だから神事も夜に誰にも見られないように灯りを消して行っているのではないでしょうか。

酔笑人神事の読み方に隠された謎

「酔笑人神事」の読み方について違和感を覚えた人も多いのではないでしょうか?

「えようど」だと「笑酔人」の方がしっくりきませんか?

実は元々は「酔笑人神事」という字は使われておらず

「會影堂神事」と書かれていたようです。

『熱田神宮年中神祭定日儀式帳』という江戸時代の延宝年間に成立した書物に

5月4日の項目には「會影堂神事」と書かれています。

會影堂神事は、内容は今とほとんど変わっていませんが夜に人目を避けて行うものとされており、当時はこの神事を見たものは病に犯されてしまうと言い伝えられていたようです。

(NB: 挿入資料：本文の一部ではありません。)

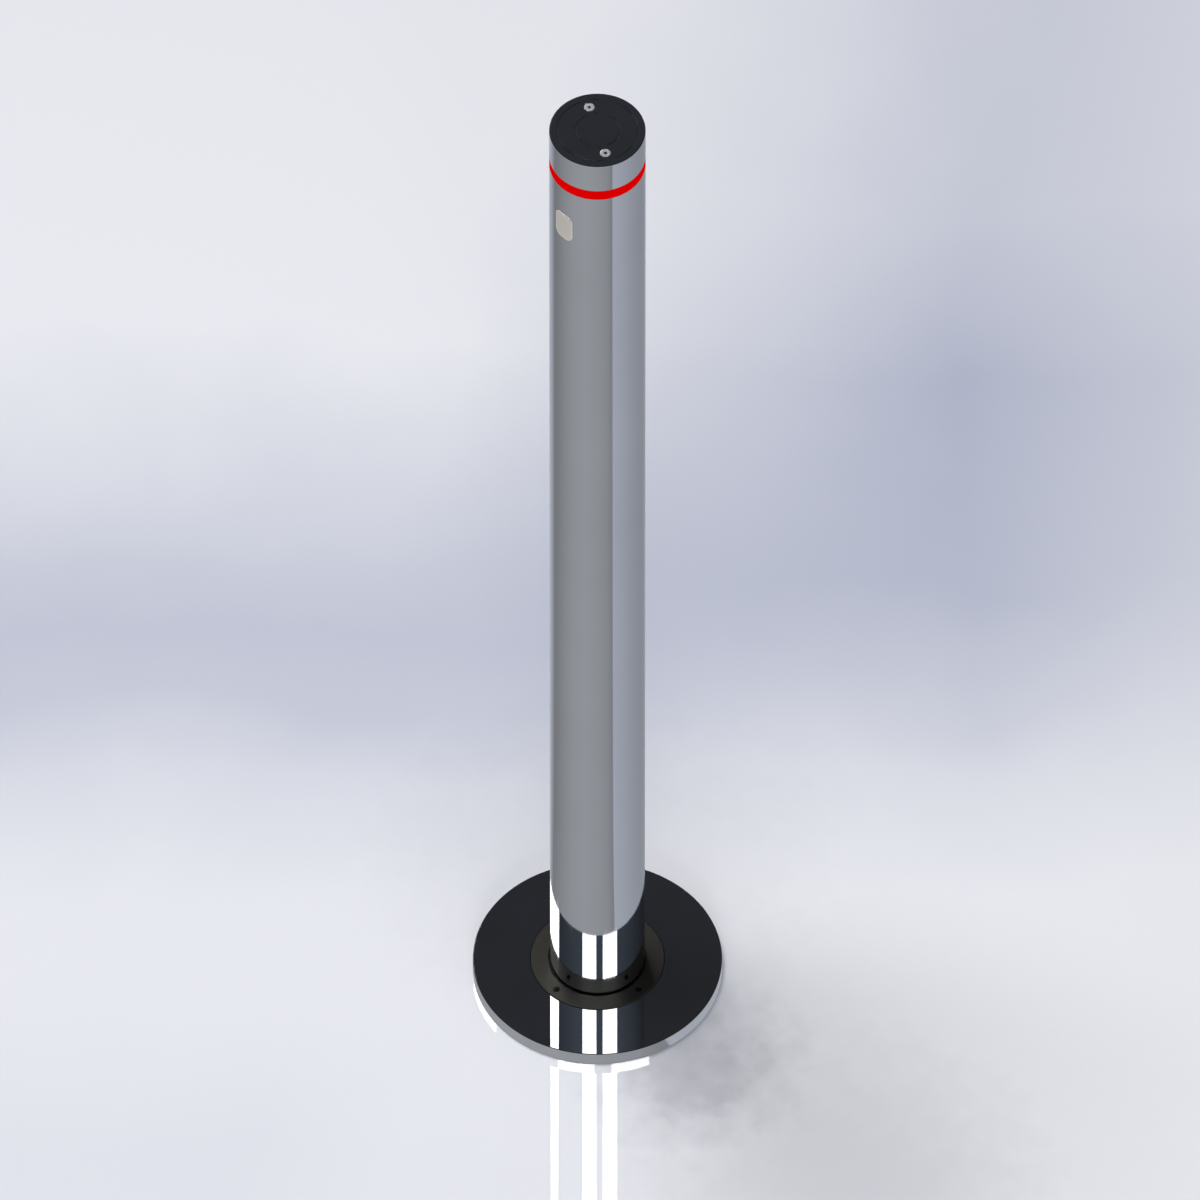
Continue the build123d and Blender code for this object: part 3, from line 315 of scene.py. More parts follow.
# %% Finish: a node tree under construction
class Finish:
    """A node tree with its shader, and the tools to feed it."""

    def __init__(self, name, owner=None):
        self.owner = owner or bpy.data.materials.new(name)
        self.owner.use_nodes = True
        self.tree = self.owner.node_tree
        shaders = ("Principled BSDF", "Background", "Emission")
        self.shader = next(node for node in self.tree.nodes if node.name in shaders)

    def plug(self, socket, value):
        if isinstance(value, Signal):
            self.tree.links.new(value.socket, socket)
        elif not hasattr(socket.default_value, "__len__"):
            socket.default_value = value
        elif not hasattr(value, "__len__"):
            socket.default_value = [value] * len(socket.default_value)
        else:
            socket.default_value = [*value, 1][: len(socket.default_value)]

    def node(self, kind, settings=None, sockets=None, output=0):
        made = self.tree.nodes.new("ShaderNode" + kind)
        for name, value in (settings or {}).items():
            if name == "stops":
                for _ in value[2:]:
                    made.color_ramp.elements.new(1)
                for element, (at, shade) in zip(made.color_ramp.elements, value):
                    element.position = at
                    element.color = (shade, shade, shade, 1)
            else:
                setattr(made, name, value)
        for name, value in (sockets or {}).items():
            self.plug(made.inputs[name], value)
        return Signal(self, made.outputs[output])

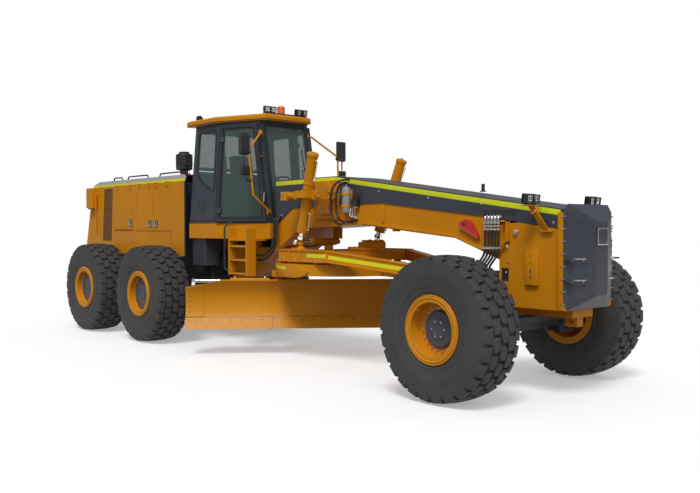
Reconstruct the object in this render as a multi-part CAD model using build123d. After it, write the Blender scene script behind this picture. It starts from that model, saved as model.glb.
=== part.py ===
from build123d import *
import os
from math import cos, radians, sin, sqrt

# Motor grader, in millimetres. Stations are measured from the front axle: x forward, y to the machine's
# left, z up. The wheel centres stand at AXLE_Z. On export the machine is moved so that its tyres stand
# on z = 0 and x = 0 lies at the middle of its length.

# ---- driving dimensions -------------------------------------------------------------------------------
WHEELBASE = 7690            # front axle to the tandem pivot
TANDEM_SPACING = 2120       # between the two axles of a tandem
TRACK_HALF = 1264           # centreline to the middle plane of a tyre
AXLE_Z = 808.5
TYRE_D = 1617
TYRE_WIDTH = 597
RIM_FLANGE_D = 762
RIM_SEAT_D = 635
RIM_WIDTH = 520
HINGE_TO_TANDEM = 1790      # articulation pin to the tandem pivot
CIRCLE_X = -3200            # centre of the circle
CIRCLE_R = 950
BLADE_LENGTH = 4300
BLADE_OFFSET = -180         # middle of the blade from the circle's centre, along the blade
BLADE_ANGLE = 52.3          # blade line from the x axis, seen from above
BLADE_GROUND_GAP = 400
CAB_HALF = 800              # half width of the cab at its rear wall
HOOD_HALF = 900
FRAME_HALF = 420            # half width of the front frame
RUN_GAP = 0.5               # running gap of pins, shafts and slides
SEAT_GAP = 0.4              # between pieces that rest on each other
MOVE_GAP = 5                # least gap between other pieces that move past each other
SKIN = 5                    # sheet metal
GLASS = 8

TANDEM_X = -WHEELBASE
HINGE_X = TANDEM_X + HINGE_TO_TANDEM
NOSE_FRONT_X = 1130
REAR_END_X = TANDEM_X - 2340
MID_LENGTH = -(NOSE_FRONT_X + REAR_END_X) / 2
ON_ROW = Pos(MID_LENGTH, 0, TYRE_D / 2 - AXLE_Z)
SIDES = (("right", -1), ("left", 1))
AXLES = (("front", 0), ("middle", TANDEM_X + TANDEM_SPACING / 2), ("rear", TANDEM_X - TANDEM_SPACING / 2))


# ---- helpers ------------------------------------------------------------------------------------------
def block(x, y, z):
    """Box from its three (low, high) pairs."""
    size = (x[1] - x[0], y[1] - y[0], z[1] - z[0])
    return Pos((x[0] + x[1]) / 2, (y[0] + y[1]) / 2, (z[0] + z[1]) / 2) * Box(*size)


def side_plate(outline, y0, y1):
    """Solid with an (x, z) outline, between y0 and y1."""
    wire = Polyline([(x, y0, z) for x, z in outline], close=True)
    return extrude(make_face(wire), amount=y1 - y0, dir=(0, 1, 0))


def floor_plate(outline, z0, z1):
    """Solid with an (x, y) outline, between z0 and z1."""
    wire = Polyline([(x, y, z0) for x, y in outline], close=True)
    return extrude(make_face(wire), amount=z1 - z0, dir=(0, 0, 1))


def round_bar(start, end, radius):
    run = Vector(end) - Vector(start)
    return extrude(Plane(origin=start, z_dir=run) * Circle(radius), run.length)


def bar(start, end, wide, deep, across=(0, 1, 0)):
    """Square bar; its wide side lies along across."""
    run = Vector(end) - Vector(start)
    return extrude(Plane(origin=start, x_dir=across, z_dir=run) * Rectangle(wide, deep), run.length)


def panel(corners, thick, out):
    """Flat sheet on the four corners, thickened towards out."""
    face = make_face(Polyline([tuple(c) for c in corners], close=True)).face()
    normal = face.normal_at()
    if normal.dot(Vector(out)) < 0:
        normal = -normal
    return extrude(face, amount=thick, dir=normal)


def joined(solids):
    total = solids[0]
    for solid in solids[1:]:
        total = total + solid
    return total


def both_sides(shape):
    return shape + mirror(shape, Plane.XZ)


def tube(points, radius, bends):
    """Round tube through the points with tangent arcs."""
    path = FilletPolyline(points, radius=bends)
    start = Plane(origin=path @ 0, z_dir=path % 0)
    return sweep(start * Circle(radius), path=path)


def on_blade(u, v, z):
    """Point u along the blade line, v in front of it and z up, from the centre of the circle."""
    a = radians(BLADE_ANGLE)
    return (CIRCLE_X + u * cos(a) + v * sin(a), u * sin(a) - v * cos(a), z)


def blade_plate(outline, u0, u1):
    """Solid with a (v, z) outline across the blade, from u0 to u1 along it."""
    wire = Polyline([on_blade(u0, v, z) for v, z in outline], close=True)
    return extrude(make_face(wire), amount=u1 - u0, dir=blade_dir())


def blade_dir():
    a = radians(BLADE_ANGLE)
    return (cos(a), sin(a), 0)


# ---- wheels -------------------------------------------------------------------------------------------
SEAT_R = RIM_SEAT_D / 2
FLANGE_R = RIM_FLANGE_D / 2
BARREL_IN_R = SEAT_R - 18
FLANGE_T = 15
FIT = 0.3                   # tyre bore over the rim seat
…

それから明治に入って酔いながら楽しく笑うという部分が注目されていき

“酔いながら笑う人”から「酔笑人」という字に「えようど」を当てたと考えられます。

酔笑人神事に参加してみて

今回実際に「酔笑人神事」に参加させてもらいました。

夜の神事ということもあってひっそりと行う神事だと予想していたのですが大外れです。

200人はいるでしょうか

たくさんの人がこの神事を一目見ようと夜の熱田神宮に足を運んでいました。

GWのど真ん中ということも大きな要因ではないでしょうか。

「酔笑人神事」は19時にご祈祷を終えた神職らが本宮前に第三の鳥居から出発して

影向間社・神楽殿・別宮・清雪門の順にそれぞれ回って神事を行っていきます。

全て終えるのに大体1時間くらいはかかるでしょうか。

大変に興味深い神事でした。

もし、「酔笑人神事」にこれから参列する予定のある方は

写真撮影等の時のフラッシュにご注意ください。

撮影は禁止されていませんが光は厳禁となっています。

当日は撮影の設定を今一度見直して参加してくださいね。

 

翌日の5月5日には神輿渡御神事という

酔笑人神事同様に草薙剣が帰ってきたことを神輿を担いで行列をつくり、

巫女による「御剣」の舞や宮司による祝詞が行われる神事となっています。

酔笑人神事は熱田神宮側がひっそりと行うものに対して

神輿渡御神事は日中に盛大行うものなのでセットで神事に参加してみるとよりいいと思います!